What is the purpose of admittance in AC circuits?
A To represent how easily current flows through a circuit
B To calculate voltage drops
C To measure resistance in an AC circuit
D To store energy in the circuit
**Admittance** is the reciprocal of **impedance** in an AC circuit. It represents how easily current can flow in the circuit and is measured in **siemens (S)**.
How does the resonance in an RLC circuit affect current?
A It increases the impedance
B It maximizes the current
C It decreases the current
D It reduces the frequency
At **resonance** in an **RLC circuit**, the inductive and capacitive reactances cancel each other out, leading to a minimum impedance and a maximum current.
What happens to the impedance in a purely inductive AC circuit?
A It decreases with frequency
B It increases with frequency
C It is constant
D It is zero
In a **purely inductive AC circuit**, the **impedance** increases with frequency because the **inductive reactance (XL)** increases with frequency.
In a series RLC circuit at resonance, what is the total impedance?
A Maximum
B Equal to the resistance
C Infinite
D Zero
At **resonance** in a **series RLC circuit**, the **inductive reactance** and **capacitive reactance** cancel each other out, leaving only the **resistance (R)**. Thus, the total impedance equals the resistance.
What is the formula for calculating the impedance of a series RLC circuit?
A Z = R + XL + XC
B Z = √(R² + (XL – XC)²)
C Z = R + j(XL – XC)
D Z = R + j(XC – XL)
The impedance **Z** of a **series RLC circuit** is given by **Z = √(R² + (XL – XC)²)**, where **R** is the resistance, **XL** is the inductive reactance, and **XC** is the capacitive reactance.
What is the impact of resonance in an RLC circuit on the impedance?

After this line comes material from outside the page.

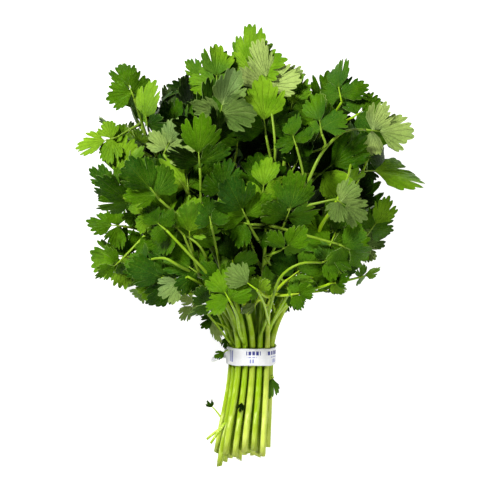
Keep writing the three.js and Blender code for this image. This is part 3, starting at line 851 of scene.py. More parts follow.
def fill_head():
    """Adds leaves to the stems, each in the first of its seeded poses that is clear of all leaflets."""
    for turn in range(FILL["rounds"]):
        share = turn / (FILL["rounds"] - 1)
        for plan in plans:
            keys = (plan["number"], GROUP["fill"] + turn)
            poses = (filling_leaf(plan, (*keys, attempt), share) for attempt in range(FILL["tries"]))
            pose = take_clearest(pose for pose in poses if in_head(np.concatenate(pose["points"])))
            if pose:
                place(plan, pose, {"branch": pose["branch"], "rib": pose["rib"], "thin": FILL["thin"]})


def nearest_stem(spot):
    """The stem that comes nearest to a spot past the tie, and the point of it that is nearest."""
    found, least = None, math.inf
    for plan in plans:
        for step in range(STEM_STOPS + 1):
            point = bezier_point(plan["upper"], lerp(STEM_FROM, 1, step / STEM_STOPS))
            if (point - spot).length < least:
                found, least = (plan, point), (point - spot).length
    return found


def place_on_branch(pose, back, dip, thin):
    """Takes a leaf into the plan of the nearest stem, with a branch from there to the leaf's foot."""
    end = pose["blade"]["foot"]
    plan, foot = nearest_stem(end - pose["blade"]["aim"] * back)
    middle = foot.lerp(end, BRANCH_MIDDLE) - UP * dip
    branch = {"foot": foot, "middle": middle, "end": end}
    place(plan, pose, {"branch": branch, "rib": pose["rib"], "thin": thin})


def path_through(spots, steps):
    """A smooth path through spots."""
    path = [spots[0]]
    for i in range(len(spots) - 1):
        a, b = spots[i], spots[i + 1]
        before, after = spots[max(i - 1, 0)], spots[min(i + 2, len(spots) - 1)]
        lead, trail = a + (b - before) / 6, b - (after - a) / 6
        path += [bezier_point((a, lead, trail, b), (k + 1) / steps) for k in range(steps)]
    return path


def leaf_standing_out(index, lift, start, stop, tone, broad=1, looks="", *_):
    """One of the leaves that stand out, moved up by a lift."""
    keys = (GROUP["standing"] + index, 0)
    flat = start[2] < FLAT_BELOW
    foot, tip = (Vector(end) + UP * (0 if flat else lift) for end in (start, stop))
    aim = (tip - foot).normalized()
    face = squared_to(UP + outward(tip) * STANDING["outward"], aim)
    if not flat:
        face = turned(face, aim, between(*STANDING["turn"], *keys, OWN_KEY["turn"]))
    blade = {
        "foot": foot, "aim": aim, "face": face, "width": 1, "length": (tip - foot).length,
        "fold": STANDING["bend"], "droop": STANDING["bend"], "sag": [STANDING["sag"]] * 2,
    }
    leaflets, rib = leaf_on(blade, keys, STANDING["flat_curl" if flat else "curl"])
    leaflets[0]["width"] *= broad
    if "alone" in looks:
        leaflets, rib = leaflets[:1], rib[:1] + rib[2:]
    if "under" in looks:
        turn_over(leaflets)
    return leaf_pose(blade, leaflets, rib, tone)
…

A The impedance is minimized
B The impedance is maximized
C The impedance is constant
D The impedance becomes zero
At **resonance** in an **RLC circuit**, the **impedance** is minimized because the inductive and capacitive reactances cancel each other out, allowing maximum current to flow.

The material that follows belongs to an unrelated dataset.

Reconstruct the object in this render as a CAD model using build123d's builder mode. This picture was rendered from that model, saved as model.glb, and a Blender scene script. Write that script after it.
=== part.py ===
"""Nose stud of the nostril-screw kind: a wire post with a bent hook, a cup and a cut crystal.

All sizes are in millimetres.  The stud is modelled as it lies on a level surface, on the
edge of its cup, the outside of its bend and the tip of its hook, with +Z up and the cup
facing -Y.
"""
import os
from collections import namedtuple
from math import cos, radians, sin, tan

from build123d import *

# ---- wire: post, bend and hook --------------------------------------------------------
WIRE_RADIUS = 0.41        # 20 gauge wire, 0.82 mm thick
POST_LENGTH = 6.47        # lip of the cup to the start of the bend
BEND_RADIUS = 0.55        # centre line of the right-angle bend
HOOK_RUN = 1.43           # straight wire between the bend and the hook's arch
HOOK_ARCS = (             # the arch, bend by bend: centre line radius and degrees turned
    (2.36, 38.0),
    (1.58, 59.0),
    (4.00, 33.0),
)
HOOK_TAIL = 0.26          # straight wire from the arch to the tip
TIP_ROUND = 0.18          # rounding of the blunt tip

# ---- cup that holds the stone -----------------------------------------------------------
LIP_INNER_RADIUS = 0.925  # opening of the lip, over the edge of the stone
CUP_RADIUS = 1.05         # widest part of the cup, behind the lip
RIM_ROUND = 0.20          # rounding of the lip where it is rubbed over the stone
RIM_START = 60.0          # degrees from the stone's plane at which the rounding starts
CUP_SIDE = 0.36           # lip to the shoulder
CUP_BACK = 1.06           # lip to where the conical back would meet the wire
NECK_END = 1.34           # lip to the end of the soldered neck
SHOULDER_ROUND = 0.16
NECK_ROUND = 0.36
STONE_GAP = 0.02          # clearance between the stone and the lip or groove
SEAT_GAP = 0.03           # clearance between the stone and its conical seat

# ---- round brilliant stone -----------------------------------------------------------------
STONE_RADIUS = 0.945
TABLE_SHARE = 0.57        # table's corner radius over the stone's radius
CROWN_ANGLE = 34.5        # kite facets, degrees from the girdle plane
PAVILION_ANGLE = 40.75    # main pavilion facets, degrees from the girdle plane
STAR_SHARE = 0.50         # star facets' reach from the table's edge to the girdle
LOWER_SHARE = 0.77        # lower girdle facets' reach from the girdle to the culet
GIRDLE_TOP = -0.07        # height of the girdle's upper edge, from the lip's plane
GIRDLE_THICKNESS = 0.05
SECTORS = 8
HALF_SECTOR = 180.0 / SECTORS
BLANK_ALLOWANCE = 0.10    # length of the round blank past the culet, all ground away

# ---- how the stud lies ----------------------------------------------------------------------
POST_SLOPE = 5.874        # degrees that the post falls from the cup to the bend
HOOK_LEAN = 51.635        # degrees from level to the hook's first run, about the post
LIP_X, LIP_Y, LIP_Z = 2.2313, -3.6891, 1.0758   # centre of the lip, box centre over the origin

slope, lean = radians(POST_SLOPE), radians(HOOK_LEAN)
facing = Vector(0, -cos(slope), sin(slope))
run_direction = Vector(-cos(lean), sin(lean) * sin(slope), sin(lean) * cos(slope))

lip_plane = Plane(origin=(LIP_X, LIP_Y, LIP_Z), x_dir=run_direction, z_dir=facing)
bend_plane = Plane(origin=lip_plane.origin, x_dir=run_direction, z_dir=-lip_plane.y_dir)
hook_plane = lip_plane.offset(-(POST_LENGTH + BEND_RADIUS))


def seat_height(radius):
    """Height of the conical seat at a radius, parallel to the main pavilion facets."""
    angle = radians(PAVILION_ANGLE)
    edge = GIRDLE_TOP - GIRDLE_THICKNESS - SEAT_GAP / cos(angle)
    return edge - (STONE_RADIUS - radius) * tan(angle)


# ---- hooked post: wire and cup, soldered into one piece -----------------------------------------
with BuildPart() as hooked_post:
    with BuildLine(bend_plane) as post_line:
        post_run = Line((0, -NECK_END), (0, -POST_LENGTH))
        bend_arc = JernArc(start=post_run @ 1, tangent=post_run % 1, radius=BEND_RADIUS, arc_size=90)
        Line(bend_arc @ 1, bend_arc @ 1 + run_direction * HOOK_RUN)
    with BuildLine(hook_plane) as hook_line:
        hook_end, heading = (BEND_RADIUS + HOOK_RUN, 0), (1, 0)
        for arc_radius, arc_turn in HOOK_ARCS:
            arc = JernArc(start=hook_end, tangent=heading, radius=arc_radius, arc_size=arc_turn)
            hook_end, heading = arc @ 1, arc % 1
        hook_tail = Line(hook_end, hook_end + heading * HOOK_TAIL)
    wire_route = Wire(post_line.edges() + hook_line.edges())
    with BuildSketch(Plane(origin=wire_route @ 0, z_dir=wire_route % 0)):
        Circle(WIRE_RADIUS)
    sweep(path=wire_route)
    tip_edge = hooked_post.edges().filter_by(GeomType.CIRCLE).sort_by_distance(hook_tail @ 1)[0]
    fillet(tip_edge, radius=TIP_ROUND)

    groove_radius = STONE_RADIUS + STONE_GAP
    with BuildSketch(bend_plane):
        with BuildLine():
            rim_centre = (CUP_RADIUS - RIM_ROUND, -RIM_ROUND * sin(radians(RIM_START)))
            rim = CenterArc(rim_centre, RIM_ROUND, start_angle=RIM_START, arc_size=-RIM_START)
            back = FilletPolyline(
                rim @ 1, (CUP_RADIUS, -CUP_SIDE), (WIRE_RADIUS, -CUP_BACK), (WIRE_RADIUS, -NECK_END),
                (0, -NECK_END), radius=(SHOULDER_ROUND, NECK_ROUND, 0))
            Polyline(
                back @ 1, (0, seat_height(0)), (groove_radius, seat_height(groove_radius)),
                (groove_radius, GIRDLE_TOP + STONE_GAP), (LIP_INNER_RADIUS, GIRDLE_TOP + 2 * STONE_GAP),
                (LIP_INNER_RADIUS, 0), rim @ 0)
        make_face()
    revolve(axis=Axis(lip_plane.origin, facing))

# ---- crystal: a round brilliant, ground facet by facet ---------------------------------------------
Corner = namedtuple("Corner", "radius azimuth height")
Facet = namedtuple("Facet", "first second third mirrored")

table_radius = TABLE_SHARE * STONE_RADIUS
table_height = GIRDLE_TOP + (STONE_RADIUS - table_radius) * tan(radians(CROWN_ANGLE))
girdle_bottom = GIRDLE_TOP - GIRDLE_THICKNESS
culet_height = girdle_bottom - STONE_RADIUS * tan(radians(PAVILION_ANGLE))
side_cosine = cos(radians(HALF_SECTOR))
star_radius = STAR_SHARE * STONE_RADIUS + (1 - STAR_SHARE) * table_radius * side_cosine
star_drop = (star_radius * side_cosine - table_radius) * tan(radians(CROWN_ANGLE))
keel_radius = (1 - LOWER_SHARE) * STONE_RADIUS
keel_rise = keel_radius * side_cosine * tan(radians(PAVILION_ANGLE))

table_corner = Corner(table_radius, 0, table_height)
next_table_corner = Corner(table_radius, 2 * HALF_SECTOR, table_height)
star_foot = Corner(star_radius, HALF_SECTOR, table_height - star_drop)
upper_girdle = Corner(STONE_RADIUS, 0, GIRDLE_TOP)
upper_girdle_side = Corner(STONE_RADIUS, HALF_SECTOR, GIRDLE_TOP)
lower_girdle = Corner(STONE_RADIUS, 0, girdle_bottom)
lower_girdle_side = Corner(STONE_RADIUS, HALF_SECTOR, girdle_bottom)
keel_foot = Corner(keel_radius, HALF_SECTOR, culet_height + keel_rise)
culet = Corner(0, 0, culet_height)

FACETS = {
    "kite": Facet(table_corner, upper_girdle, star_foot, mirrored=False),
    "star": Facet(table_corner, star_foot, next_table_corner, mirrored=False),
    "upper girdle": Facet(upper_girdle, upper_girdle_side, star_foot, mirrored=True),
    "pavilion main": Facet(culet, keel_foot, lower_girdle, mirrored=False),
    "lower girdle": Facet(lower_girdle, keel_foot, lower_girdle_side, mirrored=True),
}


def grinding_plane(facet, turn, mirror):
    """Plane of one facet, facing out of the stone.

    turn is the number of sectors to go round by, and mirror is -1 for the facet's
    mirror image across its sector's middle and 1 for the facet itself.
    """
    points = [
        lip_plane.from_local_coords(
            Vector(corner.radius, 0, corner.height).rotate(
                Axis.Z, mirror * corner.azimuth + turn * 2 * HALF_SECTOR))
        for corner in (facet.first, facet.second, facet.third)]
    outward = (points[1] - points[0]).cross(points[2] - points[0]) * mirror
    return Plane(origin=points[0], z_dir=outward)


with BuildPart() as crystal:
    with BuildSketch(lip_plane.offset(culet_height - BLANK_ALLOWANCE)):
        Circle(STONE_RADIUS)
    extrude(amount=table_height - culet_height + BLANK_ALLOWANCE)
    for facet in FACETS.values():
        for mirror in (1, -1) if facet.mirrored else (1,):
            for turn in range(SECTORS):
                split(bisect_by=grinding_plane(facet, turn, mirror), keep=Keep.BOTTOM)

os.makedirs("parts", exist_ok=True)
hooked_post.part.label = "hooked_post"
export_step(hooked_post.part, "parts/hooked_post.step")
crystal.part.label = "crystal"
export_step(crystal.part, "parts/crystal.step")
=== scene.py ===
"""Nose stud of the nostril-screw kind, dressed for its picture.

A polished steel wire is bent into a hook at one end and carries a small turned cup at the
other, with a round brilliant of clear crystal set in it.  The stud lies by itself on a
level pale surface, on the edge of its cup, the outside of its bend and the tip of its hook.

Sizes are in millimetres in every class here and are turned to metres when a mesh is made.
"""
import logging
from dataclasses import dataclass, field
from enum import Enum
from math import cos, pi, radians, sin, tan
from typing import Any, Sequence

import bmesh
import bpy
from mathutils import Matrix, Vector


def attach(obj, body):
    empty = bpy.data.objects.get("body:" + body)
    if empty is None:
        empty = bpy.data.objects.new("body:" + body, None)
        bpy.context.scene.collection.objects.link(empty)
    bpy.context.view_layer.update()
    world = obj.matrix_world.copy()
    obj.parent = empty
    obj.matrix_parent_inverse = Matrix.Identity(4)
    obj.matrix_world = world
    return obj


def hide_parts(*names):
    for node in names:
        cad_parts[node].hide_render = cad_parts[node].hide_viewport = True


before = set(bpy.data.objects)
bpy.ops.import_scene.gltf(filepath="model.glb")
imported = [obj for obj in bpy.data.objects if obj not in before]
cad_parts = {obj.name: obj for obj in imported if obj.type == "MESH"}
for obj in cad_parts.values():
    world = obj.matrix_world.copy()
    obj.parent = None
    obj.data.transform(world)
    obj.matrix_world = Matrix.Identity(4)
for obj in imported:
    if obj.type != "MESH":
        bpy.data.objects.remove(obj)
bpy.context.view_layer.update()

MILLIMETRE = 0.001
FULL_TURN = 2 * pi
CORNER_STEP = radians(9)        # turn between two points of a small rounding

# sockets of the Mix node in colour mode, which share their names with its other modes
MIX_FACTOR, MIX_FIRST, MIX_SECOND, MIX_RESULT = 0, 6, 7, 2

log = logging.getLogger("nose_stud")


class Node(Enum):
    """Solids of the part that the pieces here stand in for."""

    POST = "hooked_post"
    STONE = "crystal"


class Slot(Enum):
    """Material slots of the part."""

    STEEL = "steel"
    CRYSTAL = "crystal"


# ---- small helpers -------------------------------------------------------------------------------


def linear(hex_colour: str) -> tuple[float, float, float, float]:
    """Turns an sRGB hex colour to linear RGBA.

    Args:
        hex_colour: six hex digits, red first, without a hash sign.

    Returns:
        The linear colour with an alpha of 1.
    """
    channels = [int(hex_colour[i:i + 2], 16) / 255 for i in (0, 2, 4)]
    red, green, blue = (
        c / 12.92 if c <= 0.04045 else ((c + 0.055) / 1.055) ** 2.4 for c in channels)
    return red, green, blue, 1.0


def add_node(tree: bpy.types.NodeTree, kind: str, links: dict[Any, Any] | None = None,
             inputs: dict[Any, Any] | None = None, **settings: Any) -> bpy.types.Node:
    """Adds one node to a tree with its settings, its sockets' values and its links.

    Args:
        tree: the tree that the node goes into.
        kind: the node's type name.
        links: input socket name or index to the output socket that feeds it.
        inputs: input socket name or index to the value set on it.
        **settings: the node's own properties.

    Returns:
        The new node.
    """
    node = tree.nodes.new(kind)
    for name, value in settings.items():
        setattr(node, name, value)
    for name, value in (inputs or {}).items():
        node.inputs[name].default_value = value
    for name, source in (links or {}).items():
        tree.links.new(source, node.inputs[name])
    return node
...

What is the primary purpose of **admittance** in AC circuit analysis?
A To represent how easily current flows through the circuit
B To calculate the total power in the circuit
C To store energy in the circuit
D To calculate the resistance
**Admittance** is the reciprocal of **impedance** and represents how easily current can flow in an AC circuit. It is useful for simplifying calculations in AC analysis.
What is the result of adding more resistors in **series** with the existing resistors?
A The total resistance increases
B The total resistance decreases
C The total current decreases
D The total current increases
In a **series circuit**, adding more resistors increases the total resistance because the resistances are summed up.
What is the effect of increasing the frequency in a **capacitive** AC circuit?
A The capacitive reactance increases
B The capacitive reactance decreases
C The impedance increases
D The voltage increases
In a **capacitive** AC circuit, **capacitive reactance (XC)** decreases as the frequency increases, because **XC = 1 / (2πfC)**.
What is the effect of resonance on current in an **RLC** circuit?
A The current increases
B The current decreases
C The current remains the same
D The current becomes zero
At **resonance**, the impedance is minimized, and the current is maximized because the inductive and capacitive reactances cancel each other out.
In a **resonant** RLC circuit, what happens to the impedance when the frequency is above resonance?
A The impedance increases
B The impedance decreases
C The impedance remains the same
D The current increases
Above **resonance**, the **capacitive reactance** becomes larger than the **inductive reactance**, causing the total impedance to increase.
What is the result of **adding more resistors in parallel** in an AC circuit?
A The total current decreases
B The total current increases
C The total impedance decreases
D The voltage increases
In a **parallel circuit**, adding more resistors provides additional paths for the current, increasing the total current and decreasing the total resistance.
What does the **power factor** in an AC circuit tell you?
A The efficiency of the circuit in using power
B The voltage drop in the circuit
C The total current
D The energy storage capacity
**Power factor** indicates how efficiently the circuit uses the power supplied. A power factor of 1 means the circuit is using all the supplied power effectively.
What is the total current in a **parallel circuit** when the total resistance decreases?
A The current increases
B The current decreases
C The current remains the same
D The current becomes zero
In a **parallel circuit**, adding more resistors decreases the total resistance, which allows more current to flow.
What is the **primary function** of a **transformer** in an electrical circuit?
A To increase or decrease voltage
B To store electrical energy
C To regulate the current
D To convert AC to DC
A **transformer** is used to **increase or decrease** the voltage level in an AC circuit while keeping the power constant.
What happens to the **total impedance** in a series RLC circuit when the frequency is below resonance?
A The impedance decreases
B The impedance increases
C The current decreases
D The current increases
Below resonance, the **capacitive reactance** is greater than the **inductive reactance**, which increases the total impedance.